**EXERCISE REQUIREMENTS**
Answer with one number: how many lines have "object".

**DATA SECTION**
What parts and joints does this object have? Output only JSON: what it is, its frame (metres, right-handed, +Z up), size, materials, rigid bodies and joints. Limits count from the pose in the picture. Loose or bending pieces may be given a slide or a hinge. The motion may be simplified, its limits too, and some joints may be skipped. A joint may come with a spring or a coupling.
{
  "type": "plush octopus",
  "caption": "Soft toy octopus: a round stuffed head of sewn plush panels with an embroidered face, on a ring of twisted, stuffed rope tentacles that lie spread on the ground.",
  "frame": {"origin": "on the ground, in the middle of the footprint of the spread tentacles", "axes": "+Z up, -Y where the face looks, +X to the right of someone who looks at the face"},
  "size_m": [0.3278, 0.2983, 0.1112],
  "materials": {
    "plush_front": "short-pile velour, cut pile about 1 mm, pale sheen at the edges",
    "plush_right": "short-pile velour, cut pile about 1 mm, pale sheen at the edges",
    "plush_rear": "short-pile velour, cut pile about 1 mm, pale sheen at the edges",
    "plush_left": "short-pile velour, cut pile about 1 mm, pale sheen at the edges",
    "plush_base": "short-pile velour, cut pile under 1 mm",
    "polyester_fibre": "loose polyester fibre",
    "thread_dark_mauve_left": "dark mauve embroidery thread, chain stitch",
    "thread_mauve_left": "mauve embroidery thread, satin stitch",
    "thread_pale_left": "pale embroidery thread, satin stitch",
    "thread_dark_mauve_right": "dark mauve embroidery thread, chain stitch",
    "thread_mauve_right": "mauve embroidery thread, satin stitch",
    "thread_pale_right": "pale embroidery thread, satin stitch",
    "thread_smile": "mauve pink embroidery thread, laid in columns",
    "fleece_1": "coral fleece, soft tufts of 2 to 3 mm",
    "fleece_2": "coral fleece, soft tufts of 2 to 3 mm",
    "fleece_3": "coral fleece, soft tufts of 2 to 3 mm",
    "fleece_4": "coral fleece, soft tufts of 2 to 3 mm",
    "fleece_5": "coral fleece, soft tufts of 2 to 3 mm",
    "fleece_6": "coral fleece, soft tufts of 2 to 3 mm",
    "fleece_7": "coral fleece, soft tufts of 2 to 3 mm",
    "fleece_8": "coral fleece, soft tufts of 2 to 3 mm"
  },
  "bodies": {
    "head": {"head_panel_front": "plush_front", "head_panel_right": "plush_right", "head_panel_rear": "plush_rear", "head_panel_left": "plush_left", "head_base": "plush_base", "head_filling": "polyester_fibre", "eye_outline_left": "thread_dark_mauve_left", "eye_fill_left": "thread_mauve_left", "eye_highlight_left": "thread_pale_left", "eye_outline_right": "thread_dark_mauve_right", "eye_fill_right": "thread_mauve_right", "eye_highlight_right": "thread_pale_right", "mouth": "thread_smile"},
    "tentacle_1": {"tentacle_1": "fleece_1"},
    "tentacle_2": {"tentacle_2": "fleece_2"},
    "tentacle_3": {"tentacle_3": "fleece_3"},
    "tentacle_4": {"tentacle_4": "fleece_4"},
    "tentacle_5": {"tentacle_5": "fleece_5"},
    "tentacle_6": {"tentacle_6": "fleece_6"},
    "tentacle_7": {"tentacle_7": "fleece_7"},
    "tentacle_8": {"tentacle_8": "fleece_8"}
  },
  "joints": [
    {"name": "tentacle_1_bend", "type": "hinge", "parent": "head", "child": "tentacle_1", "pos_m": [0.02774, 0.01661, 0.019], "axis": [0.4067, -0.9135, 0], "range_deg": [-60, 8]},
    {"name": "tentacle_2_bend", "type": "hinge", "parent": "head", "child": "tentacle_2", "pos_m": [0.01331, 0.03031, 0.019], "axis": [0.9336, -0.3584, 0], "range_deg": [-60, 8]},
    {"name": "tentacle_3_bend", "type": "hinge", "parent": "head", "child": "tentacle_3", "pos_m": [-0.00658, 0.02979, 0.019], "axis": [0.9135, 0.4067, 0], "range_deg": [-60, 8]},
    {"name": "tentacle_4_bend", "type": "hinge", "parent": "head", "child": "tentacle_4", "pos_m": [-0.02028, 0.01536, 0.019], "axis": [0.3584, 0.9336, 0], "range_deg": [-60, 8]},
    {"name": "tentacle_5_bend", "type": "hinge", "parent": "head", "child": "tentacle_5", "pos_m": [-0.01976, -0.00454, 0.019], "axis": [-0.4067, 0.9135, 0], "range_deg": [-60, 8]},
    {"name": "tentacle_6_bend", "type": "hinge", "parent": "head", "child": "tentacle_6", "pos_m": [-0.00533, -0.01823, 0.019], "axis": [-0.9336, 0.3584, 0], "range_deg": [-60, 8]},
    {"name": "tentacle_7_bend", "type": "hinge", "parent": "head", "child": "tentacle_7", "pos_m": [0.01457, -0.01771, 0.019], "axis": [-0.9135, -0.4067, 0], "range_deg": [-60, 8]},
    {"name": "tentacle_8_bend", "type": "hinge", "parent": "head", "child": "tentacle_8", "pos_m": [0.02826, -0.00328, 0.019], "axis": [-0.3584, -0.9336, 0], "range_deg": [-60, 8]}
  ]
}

==

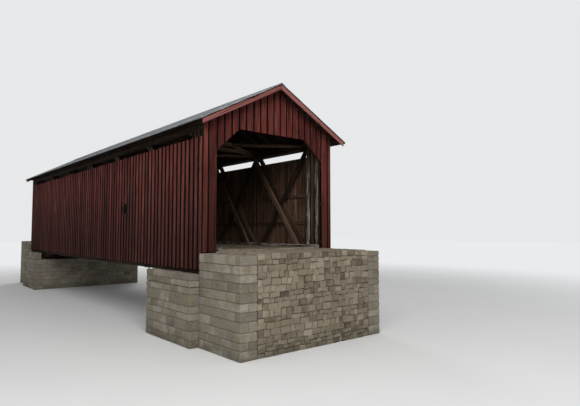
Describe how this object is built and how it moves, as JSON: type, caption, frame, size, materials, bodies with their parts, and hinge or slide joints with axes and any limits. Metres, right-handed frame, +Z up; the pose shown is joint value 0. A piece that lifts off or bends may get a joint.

**SOLUTION FOR THIS EXERCISE**
2